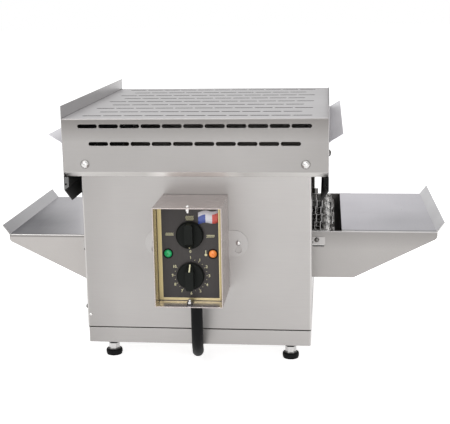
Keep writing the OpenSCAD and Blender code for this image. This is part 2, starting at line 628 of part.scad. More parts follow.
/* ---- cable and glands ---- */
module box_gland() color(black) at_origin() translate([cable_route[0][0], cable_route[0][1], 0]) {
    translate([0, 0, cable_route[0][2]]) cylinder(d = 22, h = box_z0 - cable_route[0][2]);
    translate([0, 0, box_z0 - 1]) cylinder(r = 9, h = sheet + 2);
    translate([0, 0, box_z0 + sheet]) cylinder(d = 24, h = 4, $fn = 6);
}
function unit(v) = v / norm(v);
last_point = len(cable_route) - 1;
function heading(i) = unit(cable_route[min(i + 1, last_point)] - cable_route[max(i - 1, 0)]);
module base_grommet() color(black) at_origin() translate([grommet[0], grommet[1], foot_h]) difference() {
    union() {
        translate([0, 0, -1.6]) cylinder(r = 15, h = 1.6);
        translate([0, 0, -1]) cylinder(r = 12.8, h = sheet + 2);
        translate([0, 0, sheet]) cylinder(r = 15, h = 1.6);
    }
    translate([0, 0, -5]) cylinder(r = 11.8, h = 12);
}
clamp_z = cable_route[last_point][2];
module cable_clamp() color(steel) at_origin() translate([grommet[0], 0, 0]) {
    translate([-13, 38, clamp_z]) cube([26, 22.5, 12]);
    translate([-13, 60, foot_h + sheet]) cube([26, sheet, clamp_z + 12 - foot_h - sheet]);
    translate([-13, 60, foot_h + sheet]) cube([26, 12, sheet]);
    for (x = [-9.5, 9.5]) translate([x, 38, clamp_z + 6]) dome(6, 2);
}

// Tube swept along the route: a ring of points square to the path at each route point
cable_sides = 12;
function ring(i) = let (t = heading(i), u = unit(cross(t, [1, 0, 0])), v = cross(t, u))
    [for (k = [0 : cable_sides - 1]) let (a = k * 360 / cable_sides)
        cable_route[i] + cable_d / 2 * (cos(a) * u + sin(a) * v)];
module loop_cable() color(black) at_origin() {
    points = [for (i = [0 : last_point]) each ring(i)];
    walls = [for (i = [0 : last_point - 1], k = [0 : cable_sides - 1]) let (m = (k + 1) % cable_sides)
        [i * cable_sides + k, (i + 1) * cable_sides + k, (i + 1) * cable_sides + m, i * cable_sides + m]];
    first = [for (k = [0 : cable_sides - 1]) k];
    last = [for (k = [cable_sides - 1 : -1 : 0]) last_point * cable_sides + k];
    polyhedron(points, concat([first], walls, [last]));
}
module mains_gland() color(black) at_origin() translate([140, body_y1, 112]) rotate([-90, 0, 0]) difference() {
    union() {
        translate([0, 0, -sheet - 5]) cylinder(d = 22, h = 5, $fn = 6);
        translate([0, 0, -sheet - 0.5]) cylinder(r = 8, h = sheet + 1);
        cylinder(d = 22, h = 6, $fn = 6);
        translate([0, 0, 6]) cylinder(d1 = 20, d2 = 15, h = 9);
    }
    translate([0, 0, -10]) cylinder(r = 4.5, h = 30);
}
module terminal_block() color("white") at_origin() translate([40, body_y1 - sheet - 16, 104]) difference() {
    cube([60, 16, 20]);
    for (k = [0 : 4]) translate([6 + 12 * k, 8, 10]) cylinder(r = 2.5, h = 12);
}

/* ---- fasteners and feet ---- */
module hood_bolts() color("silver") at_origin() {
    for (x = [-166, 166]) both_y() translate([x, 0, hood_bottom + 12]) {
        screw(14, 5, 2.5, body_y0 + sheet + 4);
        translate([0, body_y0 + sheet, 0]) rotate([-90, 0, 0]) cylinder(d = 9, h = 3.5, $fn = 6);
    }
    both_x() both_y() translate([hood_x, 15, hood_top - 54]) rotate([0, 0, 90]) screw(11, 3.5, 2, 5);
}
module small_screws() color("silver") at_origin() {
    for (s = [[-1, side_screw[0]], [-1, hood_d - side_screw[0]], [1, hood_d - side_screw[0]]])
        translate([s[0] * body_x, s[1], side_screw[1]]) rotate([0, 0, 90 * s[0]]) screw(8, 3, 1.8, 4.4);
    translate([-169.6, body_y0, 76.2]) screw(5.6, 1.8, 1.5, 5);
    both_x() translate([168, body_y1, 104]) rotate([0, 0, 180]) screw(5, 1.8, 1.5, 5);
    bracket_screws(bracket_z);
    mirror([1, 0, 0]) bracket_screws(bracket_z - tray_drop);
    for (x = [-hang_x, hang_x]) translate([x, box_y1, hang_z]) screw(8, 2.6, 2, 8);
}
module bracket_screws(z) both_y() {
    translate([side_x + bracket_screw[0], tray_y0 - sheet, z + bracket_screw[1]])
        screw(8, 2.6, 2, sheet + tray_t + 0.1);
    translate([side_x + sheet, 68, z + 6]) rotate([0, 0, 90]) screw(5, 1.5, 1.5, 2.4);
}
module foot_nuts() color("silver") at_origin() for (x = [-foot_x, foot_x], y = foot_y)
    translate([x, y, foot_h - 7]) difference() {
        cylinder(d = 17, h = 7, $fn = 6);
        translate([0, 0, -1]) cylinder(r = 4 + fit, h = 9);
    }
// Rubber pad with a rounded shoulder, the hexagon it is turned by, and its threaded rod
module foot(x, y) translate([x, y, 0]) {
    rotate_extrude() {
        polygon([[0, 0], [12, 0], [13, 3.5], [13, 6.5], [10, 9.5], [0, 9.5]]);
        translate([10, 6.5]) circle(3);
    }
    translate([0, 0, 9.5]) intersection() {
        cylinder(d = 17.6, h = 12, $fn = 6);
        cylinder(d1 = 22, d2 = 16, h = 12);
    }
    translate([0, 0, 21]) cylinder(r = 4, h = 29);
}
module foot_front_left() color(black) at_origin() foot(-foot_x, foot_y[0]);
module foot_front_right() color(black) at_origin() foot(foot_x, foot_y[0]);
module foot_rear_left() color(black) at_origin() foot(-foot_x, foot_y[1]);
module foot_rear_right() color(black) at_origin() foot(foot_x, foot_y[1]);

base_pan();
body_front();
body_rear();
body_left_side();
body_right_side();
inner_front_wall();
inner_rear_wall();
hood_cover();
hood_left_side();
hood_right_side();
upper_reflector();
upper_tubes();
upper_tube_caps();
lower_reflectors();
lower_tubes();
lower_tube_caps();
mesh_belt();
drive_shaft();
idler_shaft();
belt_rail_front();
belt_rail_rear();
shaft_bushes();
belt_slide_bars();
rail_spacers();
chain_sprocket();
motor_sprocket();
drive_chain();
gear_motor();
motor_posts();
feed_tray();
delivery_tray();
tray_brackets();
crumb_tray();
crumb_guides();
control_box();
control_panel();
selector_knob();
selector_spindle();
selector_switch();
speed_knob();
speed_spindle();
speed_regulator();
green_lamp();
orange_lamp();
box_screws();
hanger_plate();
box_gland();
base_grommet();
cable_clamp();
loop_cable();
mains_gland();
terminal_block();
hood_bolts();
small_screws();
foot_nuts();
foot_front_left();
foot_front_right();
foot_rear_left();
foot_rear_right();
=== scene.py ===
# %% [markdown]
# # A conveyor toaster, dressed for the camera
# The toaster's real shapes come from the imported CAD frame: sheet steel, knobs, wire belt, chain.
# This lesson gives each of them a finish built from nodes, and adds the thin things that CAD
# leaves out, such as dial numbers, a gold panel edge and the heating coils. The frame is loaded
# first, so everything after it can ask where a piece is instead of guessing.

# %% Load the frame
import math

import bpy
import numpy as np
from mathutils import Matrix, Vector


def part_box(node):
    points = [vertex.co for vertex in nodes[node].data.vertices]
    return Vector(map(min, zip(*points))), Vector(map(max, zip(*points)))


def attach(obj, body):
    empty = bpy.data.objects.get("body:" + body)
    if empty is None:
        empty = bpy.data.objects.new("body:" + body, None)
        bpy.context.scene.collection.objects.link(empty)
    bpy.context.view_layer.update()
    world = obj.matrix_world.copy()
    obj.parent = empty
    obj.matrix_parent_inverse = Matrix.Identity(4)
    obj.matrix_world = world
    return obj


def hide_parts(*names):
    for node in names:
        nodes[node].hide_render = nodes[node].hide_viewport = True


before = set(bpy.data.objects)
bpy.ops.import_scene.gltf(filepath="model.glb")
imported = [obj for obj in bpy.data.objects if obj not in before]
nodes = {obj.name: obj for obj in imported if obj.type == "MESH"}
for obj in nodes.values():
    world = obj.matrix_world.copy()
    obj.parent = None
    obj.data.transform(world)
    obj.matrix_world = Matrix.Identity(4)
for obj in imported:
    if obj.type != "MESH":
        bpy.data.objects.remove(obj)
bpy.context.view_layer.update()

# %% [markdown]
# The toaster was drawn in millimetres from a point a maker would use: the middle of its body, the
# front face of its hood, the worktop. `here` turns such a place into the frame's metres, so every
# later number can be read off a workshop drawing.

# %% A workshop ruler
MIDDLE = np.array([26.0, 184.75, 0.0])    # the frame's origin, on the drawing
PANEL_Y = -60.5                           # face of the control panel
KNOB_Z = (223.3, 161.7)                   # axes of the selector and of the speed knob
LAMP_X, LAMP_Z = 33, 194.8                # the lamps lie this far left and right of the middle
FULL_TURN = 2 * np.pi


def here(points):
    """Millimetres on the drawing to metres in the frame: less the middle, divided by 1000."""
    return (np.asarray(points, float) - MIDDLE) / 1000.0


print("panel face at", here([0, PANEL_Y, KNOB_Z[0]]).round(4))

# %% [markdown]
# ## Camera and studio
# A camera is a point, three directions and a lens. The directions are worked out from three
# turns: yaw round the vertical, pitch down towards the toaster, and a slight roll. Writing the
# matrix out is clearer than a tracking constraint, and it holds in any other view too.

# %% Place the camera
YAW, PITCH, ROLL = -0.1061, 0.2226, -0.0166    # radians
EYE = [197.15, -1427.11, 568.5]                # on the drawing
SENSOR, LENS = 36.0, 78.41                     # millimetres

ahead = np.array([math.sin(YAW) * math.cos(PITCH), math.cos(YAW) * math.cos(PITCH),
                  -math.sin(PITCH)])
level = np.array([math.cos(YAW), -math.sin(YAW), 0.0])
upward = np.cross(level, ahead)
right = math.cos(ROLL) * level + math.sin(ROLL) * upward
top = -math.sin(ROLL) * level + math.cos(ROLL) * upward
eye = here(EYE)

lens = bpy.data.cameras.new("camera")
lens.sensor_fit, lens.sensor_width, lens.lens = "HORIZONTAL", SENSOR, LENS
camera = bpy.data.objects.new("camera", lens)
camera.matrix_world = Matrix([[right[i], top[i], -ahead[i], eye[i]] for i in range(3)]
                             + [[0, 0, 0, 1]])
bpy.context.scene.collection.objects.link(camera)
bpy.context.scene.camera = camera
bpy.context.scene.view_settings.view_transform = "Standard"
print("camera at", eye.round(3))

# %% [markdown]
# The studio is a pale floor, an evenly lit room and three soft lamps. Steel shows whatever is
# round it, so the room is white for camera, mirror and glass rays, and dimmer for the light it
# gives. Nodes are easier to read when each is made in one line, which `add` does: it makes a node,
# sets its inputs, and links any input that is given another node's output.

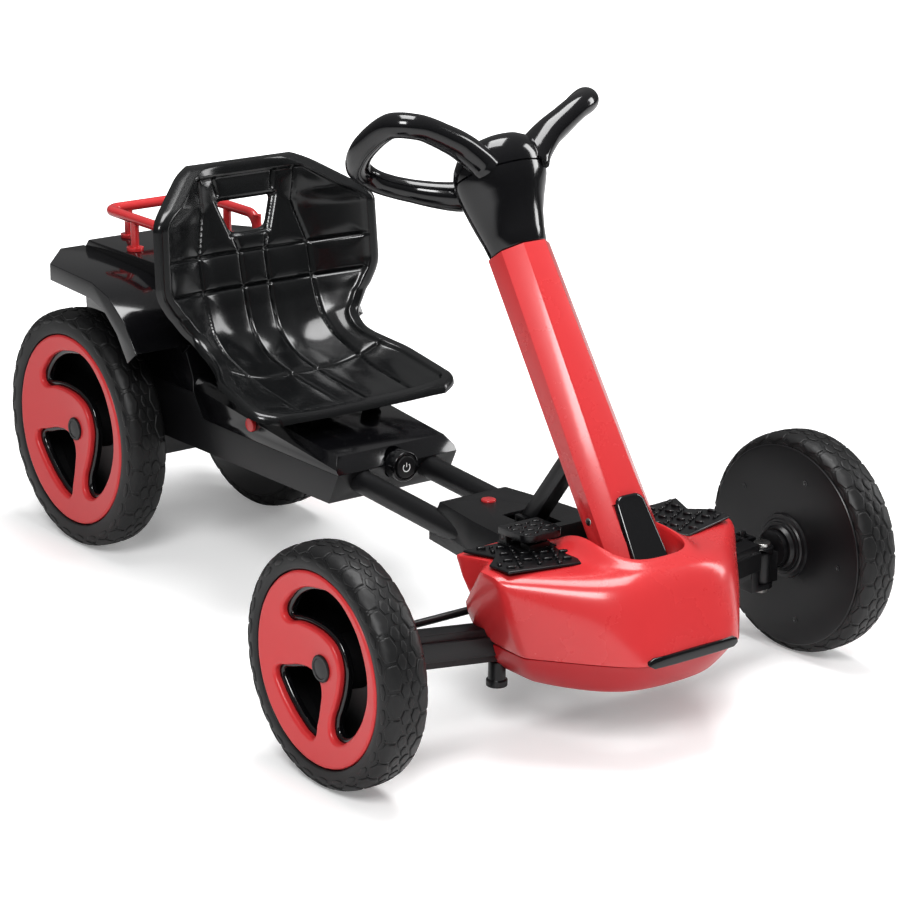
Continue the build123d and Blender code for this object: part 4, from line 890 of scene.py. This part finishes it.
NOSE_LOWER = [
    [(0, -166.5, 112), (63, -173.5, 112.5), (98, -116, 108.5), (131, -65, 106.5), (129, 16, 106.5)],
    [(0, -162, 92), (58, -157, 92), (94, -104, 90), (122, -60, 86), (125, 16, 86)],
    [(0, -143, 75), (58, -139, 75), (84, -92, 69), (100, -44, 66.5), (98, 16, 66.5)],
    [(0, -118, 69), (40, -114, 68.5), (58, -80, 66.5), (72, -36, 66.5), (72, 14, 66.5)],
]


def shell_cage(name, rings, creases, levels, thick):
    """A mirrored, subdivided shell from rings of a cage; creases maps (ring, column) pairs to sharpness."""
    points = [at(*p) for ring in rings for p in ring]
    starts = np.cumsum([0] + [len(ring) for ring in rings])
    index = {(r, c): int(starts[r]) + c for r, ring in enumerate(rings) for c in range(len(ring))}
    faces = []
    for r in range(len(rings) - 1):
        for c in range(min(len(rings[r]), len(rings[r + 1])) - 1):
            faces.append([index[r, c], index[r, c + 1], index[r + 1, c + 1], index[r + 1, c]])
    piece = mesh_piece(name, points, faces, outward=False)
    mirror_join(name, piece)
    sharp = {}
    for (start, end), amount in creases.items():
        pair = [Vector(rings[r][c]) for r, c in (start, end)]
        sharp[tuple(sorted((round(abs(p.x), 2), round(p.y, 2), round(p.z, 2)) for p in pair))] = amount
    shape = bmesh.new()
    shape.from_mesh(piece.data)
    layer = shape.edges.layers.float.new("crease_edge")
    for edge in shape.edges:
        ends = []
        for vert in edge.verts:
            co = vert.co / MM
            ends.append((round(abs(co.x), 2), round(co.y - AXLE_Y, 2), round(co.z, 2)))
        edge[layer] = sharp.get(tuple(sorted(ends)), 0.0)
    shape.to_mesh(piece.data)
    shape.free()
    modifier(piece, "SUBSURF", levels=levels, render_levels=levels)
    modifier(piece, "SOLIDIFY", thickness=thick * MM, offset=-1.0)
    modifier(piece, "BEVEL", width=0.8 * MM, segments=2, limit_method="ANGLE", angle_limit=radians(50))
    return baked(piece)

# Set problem
In the listing above, locate the line containing "zip(*points))), Vector(map(max, zip(*points)))" and the line containing "# matrix out". Transcribe those two lines and everything between them, exactly as written.

# Full answer
    return Vector(map(min, zip(*points))), Vector(map(max, zip(*points)))


def attach(obj, body):
    empty = bpy.data.objects.get("body:" + body)
    if empty is None:
        empty = bpy.data.objects.new("body:" + body, None)
        bpy.context.scene.collection.objects.link(empty)
    bpy.context.view_layer.update()
    world = obj.matrix_world.copy()
    obj.parent = empty
    obj.matrix_parent_inverse = Matrix.Identity(4)
    obj.matrix_world = world
    return obj


def hide_parts(*names):
    for node in names:
        nodes[node].hide_render = nodes[node].hide_viewport = True


before = set(bpy.data.objects)
bpy.ops.import_scene.gltf(filepath="model.glb")
imported = [obj for obj in bpy.data.objects if obj not in before]
nodes = {obj.name: obj for obj in imported if obj.type == "MESH"}
for obj in nodes.values():
    world = obj.matrix_world.copy()
    obj.parent = None
    obj.data.transform(world)
    obj.matrix_world = Matrix.Identity(4)
for obj in imported:
    if obj.type != "MESH":
        bpy.data.objects.remove(obj)
bpy.context.view_layer.update()

# %% [markdown]
# The toaster was drawn in millimetres from a point a maker would use: the middle of its body, the
# front face of its hood, the worktop. `here` turns such a place into the frame's metres, so every
# later number can be read off a workshop drawing.

# %% A workshop ruler
MIDDLE = np.array([26.0, 184.75, 0.0])    # the frame's origin, on the drawing
PANEL_Y = -60.5                           # face of the control panel
KNOB_Z = (223.3, 161.7)                   # axes of the selector and of the speed knob
LAMP_X, LAMP_Z = 33, 194.8                # the lamps lie this far left and right of the middle
FULL_TURN = 2 * np.pi


def here(points):
    """Millimetres on the drawing to metres in the frame: less the middle, divided by 1000."""
    return (np.asarray(points, float) - MIDDLE) / 1000.0


print("panel face at", here([0, PANEL_Y, KNOB_Z[0]]).round(4))

# %% [markdown]
# ## Camera and studio
# A camera is a point, three directions and a lens. The directions are worked out from three
# turns: yaw round the vertical, pitch down towards the toaster, and a slight roll. Writing the
# matrix out is clearer than a tracking constraint, and it holds in any other view too.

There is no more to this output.